All the above are key things that can help you understand the business and also who the business can count on if they need to.
Having a solid team of long-term investors, who believe in the business, is a great asset to any business owner and investor.
5. Test the product first-hand and see how clients feel about it
Of course, this is something we can do with public company stocks, but the angle, “I am an investor in apple and I’d like to know what you think of your iPhone?” might not have the same effect as “I am an investor in this restaurant, what do you think of the food and service?”
Real-world investments afford us the opportunity to get a better feel for what clients think of the products or services of the business we are buying into.

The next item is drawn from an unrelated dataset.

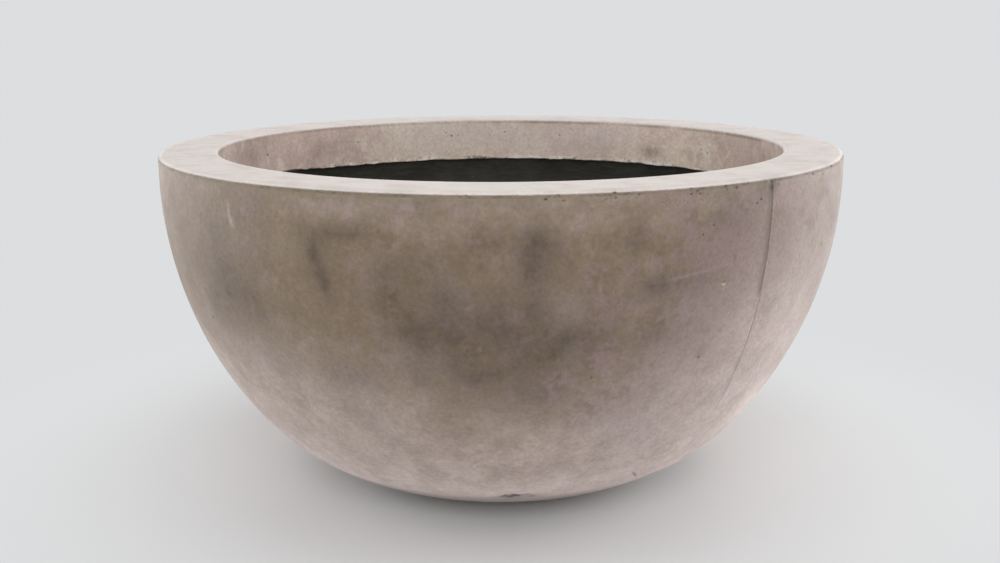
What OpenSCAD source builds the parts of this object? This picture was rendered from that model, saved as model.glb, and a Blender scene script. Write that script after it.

This can provide great information and also great feedback for the business owner.
Real-world investing is not for everyone, but it can be a great alternative to public company investments. It can also be a great source of diversification and can provide pride and a level of satisfaction that you won’t find investing in the stock market.
I recently bought into a restaurant. It is strategically situated across from a well frequented park and run by two ladies who did wonders with a restaurant that was hidden at the end of an alley. The food is amazing, and it always has a long queue outside of people waiting to get a table. The owners are motivated to succeed and worked like hell to get it open. The other investors are passionate about small businesses and most have had great success in their careers.
I helped them build the downside scenario and so I know they can weather the storm.
I went with my two boys and we ate there today. Both of them loved the food and just that makes me know it will be a success!
Of course, a lot can go wrong, but I’m staying close the owners and the upside seems a lot stronger than the downside.
And that’s just how I like my investments!